In our Kabul studio, we hosted Yousuf Pashtun, former minister of urban development and housing and current adviser to the government; Jafar Rasouli, a prominent journalist and former Karzai adviser on international relations; and Matiaullah Kharoti, a Kabul-based political analyst.

From the outset, all three guests -- and many of our callers -- derided the Afghan government as littered with criminal elements, unable to provide security, and generally incompetent. Rasouli and Pashtun bemoaned what they see as widening, ethnicity-based divisions in the government, and the toll this takes on recruiting fresh, talented technocrats.

Rasouli lamented “a decade of missed opportunities” by the Afghan government. “We always made the mistake of comparing ourselves to the Taliban regime,” he said. “We did not consider the needs of the people, and now the government has lost national and international credibility.”
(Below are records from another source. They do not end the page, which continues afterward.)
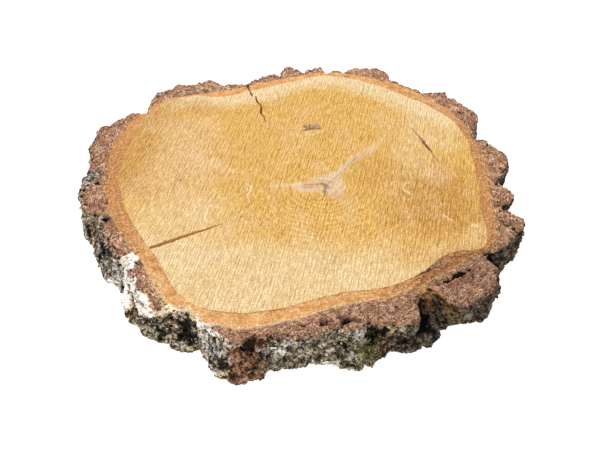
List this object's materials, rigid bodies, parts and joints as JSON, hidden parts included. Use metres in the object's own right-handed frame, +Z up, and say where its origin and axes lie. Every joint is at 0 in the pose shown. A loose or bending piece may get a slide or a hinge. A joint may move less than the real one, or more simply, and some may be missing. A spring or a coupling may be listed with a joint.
{
  "type": "wood slice",
  "caption": "Round slice of a birch trunk sawn across the grain, with flat faces, drying cracks and rough plated bark all round.",
  "frame": {"origin": "middle of the footprint, on the surface that the slice lies on", "axes": "+Z up through the thickness, +X along the widest way across"},
  "size_m": [0.3018, 0.2966, 0.032],
  "materials": {
    "sawn_wood": "dry saw-cut birch, matt, honey heart and paler sapwood",
    "inner_bark": "dry orange-tan inner bark, matt",
    "outer_bark": "corky granular outer bark, red-brown where cut and near black outside, matt",
    "papery_bark": "thin off-white papery birch bark, matt",
    "lichen": "dry grey-green crust, matt",
    "moss": "dull olive moss, matt"
  },
  "bodies": {
    "root": {"wood_slice": "sawn_wood"}
  },
  "joints": []
}
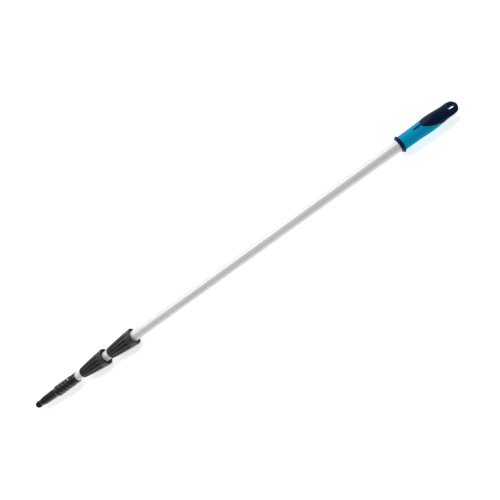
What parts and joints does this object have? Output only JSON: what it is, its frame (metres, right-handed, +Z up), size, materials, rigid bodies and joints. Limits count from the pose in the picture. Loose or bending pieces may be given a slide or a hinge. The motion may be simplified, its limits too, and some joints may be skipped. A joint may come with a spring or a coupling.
{
  "type": "telescopic extension pole",
  "caption": "Telescopic pole with twist-lock fluted collars, a ribbed push-on tool cone at the slim end and a soft grip with a hanging slot at the other.",
  "frame": {"origin": "centre of the bounding box, at its lowest face: the surface the collapsed pole lies on", "axes": "+X along the pole from the tool cone to the grip, +Z up, +Y across; the slot in the grip runs along Z"},
  "size_m": [1.341, 0.0488, 0.0485],
  "materials": {
    "tube": "satin anodised, drawn along its length",
    "collar": "black, fine moulded texture",
    "cap": "black, plain moulded",
    "cone": "black, satin moulded",
    "nose": "black, soft matt",
    "sleeve": "black, moulded",
    "bush": "natural white, smooth",
    "grip_hard": "navy, satin moulded",
    "grip_soft": "bright blue soft overmould, matt",
    "steel": "zinc-plated"
  },
  "bodies": {
    "handle": {"outer_tube": "tube", "outer_end_plug": "bush", "grip_core": "grip_hard", "grip_sleeve": "grip_soft", "rear_lock_sleeve": "sleeve", "rear_sleeve_pins": "steel"},
    "rear_ring": {"rear_clamp_ring": "bush"},
    "rear_nut": {"rear_lock_nut": "collar", "rear_nut_cap": "cap"},
    "middle_guide": {"middle_guide_bush": "bush"},
    "middle": {"middle_tube": "tube", "front_lock_sleeve": "sleeve", "front_sleeve_pins": "steel"},
    "front_ring": {"front_clamp_ring": "bush"},
    "front_nut": {"front_lock_nut": "collar", "front_nut_cap": "cap"},
    "inner_guide": {"inner_guide_bush": "bush"},
    "inner": {"inner_tube": "tube", "inner_tube_plug": "bush", "tool_cone": "cone", "nose_cap": "nose", "cone_screws": "steel"}
  },
  "joints": [
    {"name": "middle_slide", "type": "slide", "parent": "handle", "child": "middle_guide", "axis": [-1, 0, 0], "range_m": [0, 0.768]},
    {"name": "middle_turn", "type": "hinge", "parent": "middle_guide", "child": "middle", "pos_m": [0.579, 0, 0.024], "axis": [-1, 0, 0], "continuous": true},
    {"name": "inner_slide", "type": "slide", "parent": "middle", "child": "inner_guide", "axis": [-1, 0, 0], "range_m": [0, 0.834]},
    {"name": "inner_turn", "type": "hinge", "parent": "inner_guide", "child": "inner", "pos_m": [0.541, 0, 0.024], "axis": [-1, 0, 0], "continuous": true},
    {"name": "rear_nut_advance", "type": "slide", "parent": "handle", "child": "rear_ring", "axis": [-1, 0, 0], "range_m": [0, 0.00167]},
    {"name": "rear_nut_turn", "type": "hinge", "parent": "rear_ring", "child": "rear_nut", "pos_m": [-0.3845, 0, 0.024], "axis": [-1, 0, 0], "range_deg": [0, 150]},
    {"name": "front_nut_advance", "type": "slide", "parent": "middle", "child": "front_ring", "axis": [-1, 0, 0], "range_m": [0, 0.00167]},
    {"name": "front_nut_turn", "type": "hinge", "parent": "front_ring", "child": "front_nut", "pos_m": [-0.4885, 0, 0.024], "axis": [-1, 0, 0], "range_deg": [0, 150]}
  ],
  "couplings": [
    {"joint": "rear_nut_turn", "follows": "rear_nut_advance", "rad_per_m": 1570.8},
    {"joint": "front_nut_turn", "follows": "front_nut_advance", "rad_per_m": 1570.8}
  ]
}
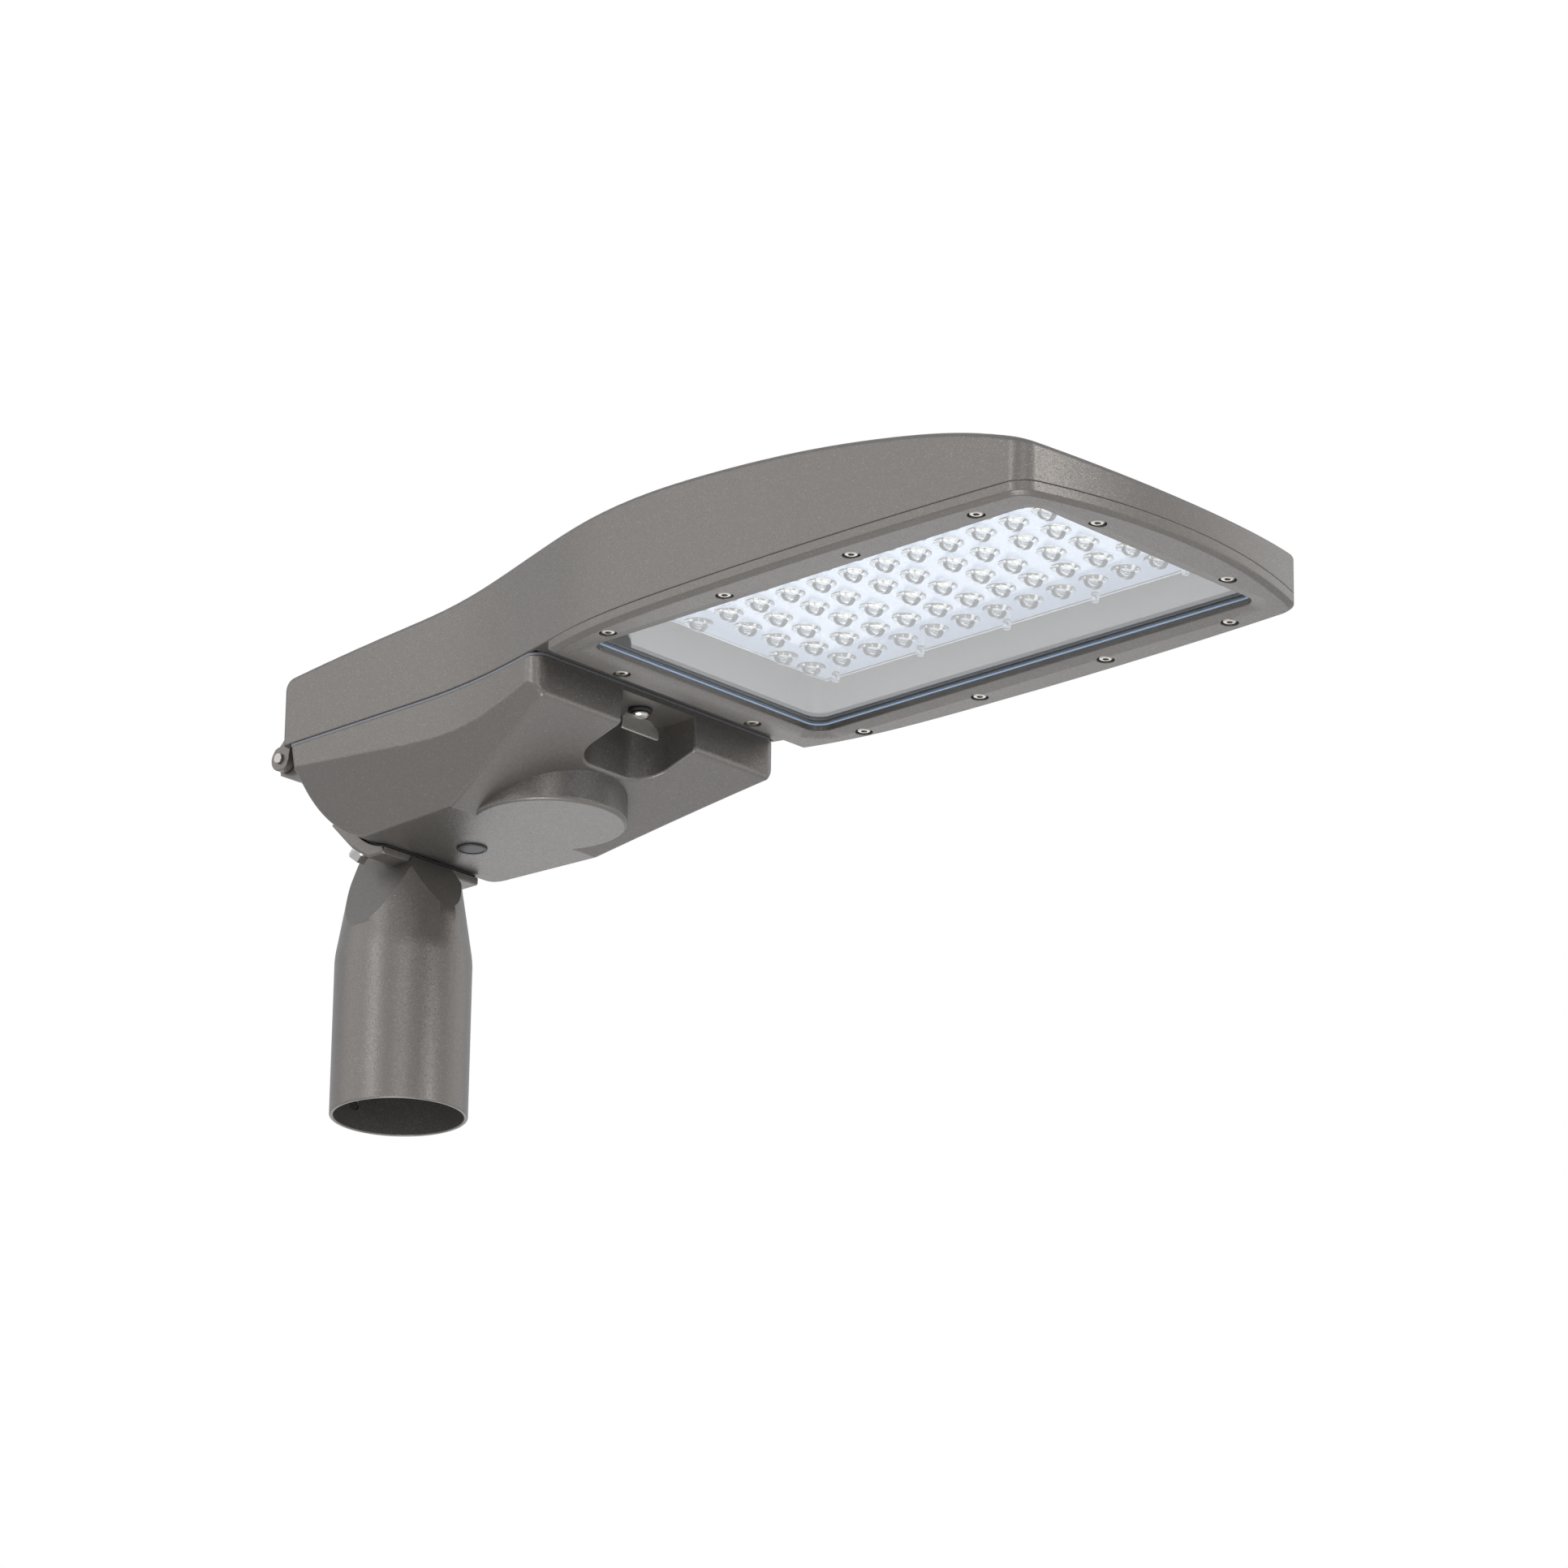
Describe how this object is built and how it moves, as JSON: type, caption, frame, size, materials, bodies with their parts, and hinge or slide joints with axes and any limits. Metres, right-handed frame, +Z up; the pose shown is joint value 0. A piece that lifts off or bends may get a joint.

Many callers pointed out that both Rasouli and Pashtun had been in government, and had never seemed as pessimistic -- or realistic -- as they do now. One caller, an Afghan businessman in Korea, went so far as to compare the governments of the last decade to the Taliban.

“When the mujihedin came to Kabul, they had no sense for governing, for administration,” he said. “What has followed has been exactly the same thing.”

For his part, Rasouli noted that he had indeed publicly urged President Karzai to abandon the warlords so influential in the Afghan political process, and instead to focus on the will of the people, years ago

Kharoti said that the Afghan government, while it needed to be more transparent, in large part lacked the capacity to become so. “The government of Afghanistan relies on the international community for both money and security,” he said. Leaked diplomatic cables from WikiLeaks underscore this fact.

In a 2009 cable reporting on a meeting with then-presidential challenger Abdullah Abdullah, he told U.S. diplomats of a discussion between Hamid Karzai and the Afghan defense minister.

The cable reads:

“Abdullah said Karzai reportedly asked his Defense Minister ‘Your ANA can manage without the Americans, can't it?’ but the answer was, ‘We get 400,000 liters of petrol a day from them; without them, we'd end our operations in two days.’”

Another cable, this one covering a meeting between U.S. Ambassador Karl Eikenberry, Deputy Ambassador Francis Ricciardone, and senior Afghan officials including Karzai’s chief of staff and ministers of education and finance, casts a glimpse into the politicking in upper echelons of Afghanistan's power structure.

The cable reads:

“[Finance Minister] Zakhilwal went on to speak candidly about Karzai, saying that he was an ‘extremely weak man’ who did not listen to facts but was instead easily swayed by anyone who came to him to report even the most bizarre stories of plots against him. Whenever this happened, Karzai would immediately judge the person to be loyal and would reward him.”

It seems that the one thing everyone can agree on -- from current and former Afghan officials, U.S. diplomats, to the general public -- is that there remains a significant deficit of trust permeating Afghanistan’s political culture.